Known for her political stance on the art of portraiture, her latest large-format paintings delve into the history and representation of women and address issues such as feminisms, queerness, and body politics. Sokol populates her canvases with bodies—mostly female or trans or gender-fluid bodies—that dare to be timeless and spaceless and radiate a captivating strength and a sense of collective freedom.

—Marie-Ann Yemsi, curator

 

Claudia Pagès

Claudia Pagès, Talk Trouble (2017). Performance view: La Capella, Barcelona, 2017. Photo: Ikram Bouloum.

Claudia Pagès has a very personal and particular practice that addresses the effects of language, organization, and popular culture on social relationships and community structures. 

Claudia is attending Rijksakademie van beeldende kunsten in Amsterdam, and her projects will be shown in 2021, when circumstances allow, at W139, an artist-run space, and Rijksakademie Open Studios in Amsterdam. She will have her first solo show at Angels Barcelona gallery in June, and she will present a new performance work at La Casa Encendida Madrid in November. 

–Juan Canela, artistic director, Zona Maco

 

Anna Estarriola

Anna Estarriola, Ongoing (2019). Courtesy of the artist.

I would bring attention to the Helsinki-based artist Anna Estarriola, whose work will be included in a group show at the Oulu Art Museum in Finland this spring, and who will also have a major exhibition at Amos Rex in 2024. Her installations fuse sculpture, movement, and sound, provoking, challenging, and precluding interpretation. At a time when we are all questioning our changing realities, the everydayness of our lives, seeking alternative existences and new meanings, the absurd, surreal quality of her work seems to resonate.

—Maija Tanninen-Mattila, director, Helsinki Biennial and Helsinki Art Museum

 

Deana Lawson

Deana Lawson, Chief (2019). Courtesy of Sikkema Jenkins & Co., New York; and David Kordansky Gallery, Los Angeles.

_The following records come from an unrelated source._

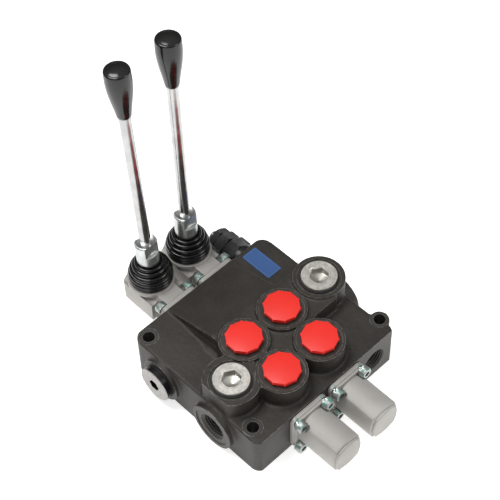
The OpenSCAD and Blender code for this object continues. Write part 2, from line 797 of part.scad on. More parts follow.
relief_lock_nut();
relief_adjusting_screw();
relief_spring();
relief_poppet();
relief_seat();
relief_seal();
name_plate();
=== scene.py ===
import math

import bmesh
import bpy
from mathutils import Matrix, Vector


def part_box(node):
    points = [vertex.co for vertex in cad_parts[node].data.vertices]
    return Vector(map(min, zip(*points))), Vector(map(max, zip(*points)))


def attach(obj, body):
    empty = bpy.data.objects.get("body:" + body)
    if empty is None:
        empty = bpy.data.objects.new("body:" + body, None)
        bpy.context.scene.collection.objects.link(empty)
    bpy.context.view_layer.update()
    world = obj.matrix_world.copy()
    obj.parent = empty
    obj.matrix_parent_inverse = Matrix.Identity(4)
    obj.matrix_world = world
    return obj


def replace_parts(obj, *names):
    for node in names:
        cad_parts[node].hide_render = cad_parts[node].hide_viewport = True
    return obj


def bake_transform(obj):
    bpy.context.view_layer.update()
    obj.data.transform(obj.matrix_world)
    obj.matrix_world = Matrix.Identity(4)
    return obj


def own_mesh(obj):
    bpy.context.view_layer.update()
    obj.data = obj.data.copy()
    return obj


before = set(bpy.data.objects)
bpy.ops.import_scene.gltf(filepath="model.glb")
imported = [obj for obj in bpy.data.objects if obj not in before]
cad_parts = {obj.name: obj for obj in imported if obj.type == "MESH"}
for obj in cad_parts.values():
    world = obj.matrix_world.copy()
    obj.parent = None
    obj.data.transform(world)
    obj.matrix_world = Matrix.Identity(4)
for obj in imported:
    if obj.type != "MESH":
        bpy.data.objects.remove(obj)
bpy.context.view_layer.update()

# Camera. It stands off the end-cap corner of the valve, on the -Y side, and looks down on the top
# of the casting. A long lens at just under a metre keeps the levers nearly parallel.
azimuth, elevation, roll = math.radians(47.08), math.radians(51.59), math.radians(-1.82)
reach = math.cos(elevation)
back = Vector((math.sin(azimuth) * reach, -math.cos(azimuth) * reach, math.sin(elevation)))
level = Vector((math.cos(azimuth), math.sin(azimuth), 0))
up = back.cross(level)
right = level * math.cos(roll) + up * math.sin(roll)
upward = up * math.cos(roll) - level * math.sin(roll)
bpy.ops.object.camera_add(location=(0.3806, -0.3799, 0.8234))
camera = bpy.context.object
camera.rotation_euler = Matrix((right, upward, back)).transposed().to_euler()
camera.data.sensor_width = 36
camera.data.lens = 103.03
camera.data.clip_start = 0.05
bpy.context.scene.camera = camera
bpy.context.scene.view_settings.view_transform = "Standard"


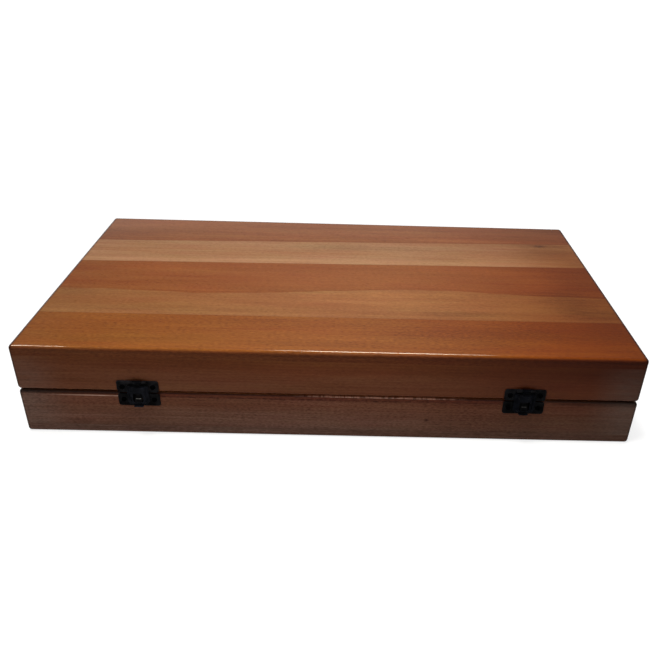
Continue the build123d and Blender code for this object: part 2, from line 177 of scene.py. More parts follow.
def wood(
    name,
    seed,
    tone,
    grain="x",
    contrast=1.0,
    flecks=1.0,
    joints=(),
    blobs=(),
    second=None,
    side=None,
    bands=(),
    shade=0.3,
    shade_from=85.0,
    lip=None,
    ends=(0.0, 0.0),
    rise=None,
    right=(1.0, 1.0, 1.0),
    right_from=40.0,
    rim=False,
    ray=3.0,
    rough=0.4,
    coat=1.0,
    coat_rough=0.1,
    cross=True,
):
    """Stained and lacquered beech as a solid pattern, with its grain along x or y.

    tone: the stain's colour on the long-grain face.
    joints: glue lines as (y at x=-240, y at x=240), darkened a little.
    blobs: soft marks as (x, y, half length, half width, darkening, axis), with axis z for marks on the front.
    second: (colour, line, sign) for a board in two natural tones: the boundary runs along y = line(x).
    side: (colour, low, high, far) of the faces that look to the front or back, in a darker tone that is partly their
    own stain and partly painted shade; far is the colour factor of painted shade towards the right-hand end.
    bands: straight stripes as (y at x=-240, y at x=240, half width, lightening, share of it at the right-hand end).
    shade, shade_from: how much darker the colour is painted towards the right-hand end, a painted shade where less
    light falls, and from where on.
    lip: (z of the seam's edge, width of the band along it) for the seam's round-over: painted shade along it and at
    its ends, a dark line of stain beads, and painted highlights.
    ends: how much greyer and paler the last 30 mm at the left and right ends are, a painted sheen.
    rise: (z, colour factor there) from the bottom up, for a colour that changes up a face: a painted greyish
    reflection of the floor lower down, and painted shade at the foot of the lower rail.
    right, right_from: colour factor at the right-hand end, the hue of the painted shade there, and from where on.
    rim: whether the piece has a rim at the seam.
    ray: length of the small dashes along the grain.
    cross: whether the faces across the grain show end grain.
    """
    m = Tree(name)
    x, y, z = m.place()
    nx, ny, nz = m.facing()
    along, across, up = (x, y, z) if grain == "x" else (y, x, z)
    n_along = nx if grain == "x" else ny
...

For the past 20 years, Deana Lawson’s gaze has intrepidly focused upon members of the pan-African diaspora while also crafting stunning formal compositions that hark back to classical painting. As she traveled across the United States, the Caribbean, West African nations, and other places where diasporic people have settled, Lawson uses her camera to construct her “chosen” family album—an implicit corrective to the lacunae of (legendary MoMA curator) Edward Steichen’s canonical photo endeavor Family of Man. No stranger to critical accolades—most recently as the recipient of the Hugo Boss Prize—Lawson is poised to garner a larger audience for her vital work in 2021 with her inclusion in Okwui Enwezor’s much anticipated “Grief and Grievance” exhibition at New York’s New Museum, and two solo museum shows, at the Guggenheim in New York and the ICA Boston. Lawson’s work never fails to profoundly move me.